== PROVIDED MATERIAL ==

— begin —

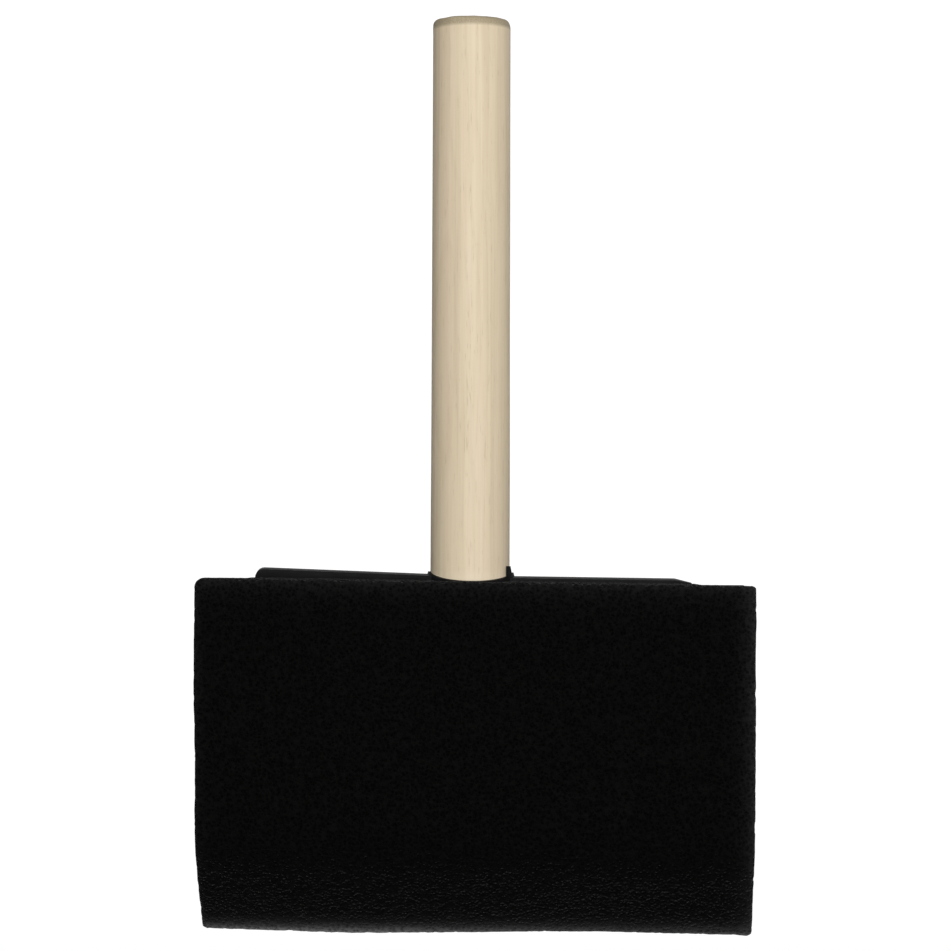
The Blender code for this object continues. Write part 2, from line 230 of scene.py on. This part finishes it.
def round_edges(obj, width, angle):
    """Adds a bevel along the edges that turn by more than the angle, in degrees."""
    soften = obj.modifiers.new("edges", "BEVEL")
    soften.width = width
    soften.segments = 3
    soften.limit_method = "ANGLE"
    soften.angle_limit = math.radians(angle)


def coordinates(mesh):
    points = np.zeros(len(mesh.vertices) * 3)
    mesh.vertices.foreach_get("co", points)
    return points.reshape(-1, 3)


def set_coordinates(mesh, points):
    mesh.vertices.foreach_set("co", points.ravel())
    mesh.update()


def normals(mesh):
    values = np.zeros(len(mesh.vertices) * 3)
    mesh.vertex_normals.foreach_get("vector", values)
    return values.reshape(-1, 3)


def smoothstep(values, low, high):
    share = np.clip((values - low) / (high - low), 0.0, 1.0)
    return share * share * (3 - 2 * share)


def noise_field(points, size, seed, stretch=(1, 1, 1)):
    """Smooth noise from about -1 to 1 whose lumps are about size across."""
    scaled = points / (size * np.array(stretch)) + seed
    return np.array([noise.noise(Vector(point)) for point in scaled])


def relief(points, height, size, seed, stretch=(1, 1, 1)):
    """How far each point stands out of an uneven surface."""
    return height * noise_field(points, size, seed, stretch)


def shares(steps):
    """The ends of equal steps from 0 to 1."""
    return [step / steps for step in range(1, steps + 1)]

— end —

== INSTRUCTION ==
Each line above is to be repeated exactly.

== SOLUTION ==
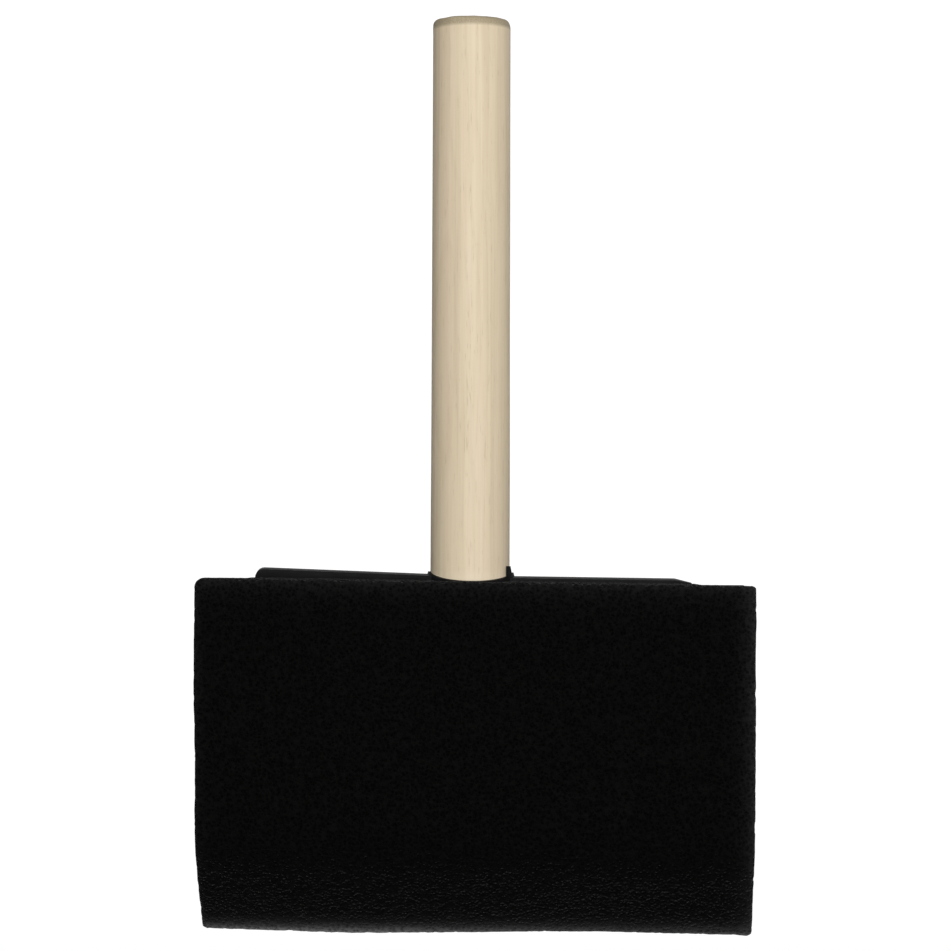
The Blender code for this object continues. Write part 2, from line 230 of scene.py on. This part finishes it.
def round_edges(obj, width, angle):
    """Adds a bevel along the edges that turn by more than the angle, in degrees."""
    soften = obj.modifiers.new("edges", "BEVEL")
    soften.width = width
    soften.segments = 3
    soften.limit_method = "ANGLE"
    soften.angle_limit = math.radians(angle)


def coordinates(mesh):
    points = np.zeros(len(mesh.vertices) * 3)
    mesh.vertices.foreach_get("co", points)
    return points.reshape(-1, 3)


def set_coordinates(mesh, points):
    mesh.vertices.foreach_set("co", points.ravel())
    mesh.update()


def normals(mesh):
    values = np.zeros(len(mesh.vertices) * 3)
    mesh.vertex_normals.foreach_get("vector", values)
    return values.reshape(-1, 3)


def smoothstep(values, low, high):
    share = np.clip((values - low) / (high - low), 0.0, 1.0)
    return share * share * (3 - 2 * share)


def noise_field(points, size, seed, stretch=(1, 1, 1)):
    """Smooth noise from about -1 to 1 whose lumps are about size across."""
    scaled = points / (size * np.array(stretch)) + seed
    return np.array([noise.noise(Vector(point)) for point in scaled])


def relief(points, height, size, seed, stretch=(1, 1, 1)):
    """How far each point stands out of an uneven surface."""
    return height * noise_field(points, size, seed, stretch)


def shares(steps):
    """The ends of equal steps from 0 to 1."""
    return [step / steps for step in range(1, steps + 1)]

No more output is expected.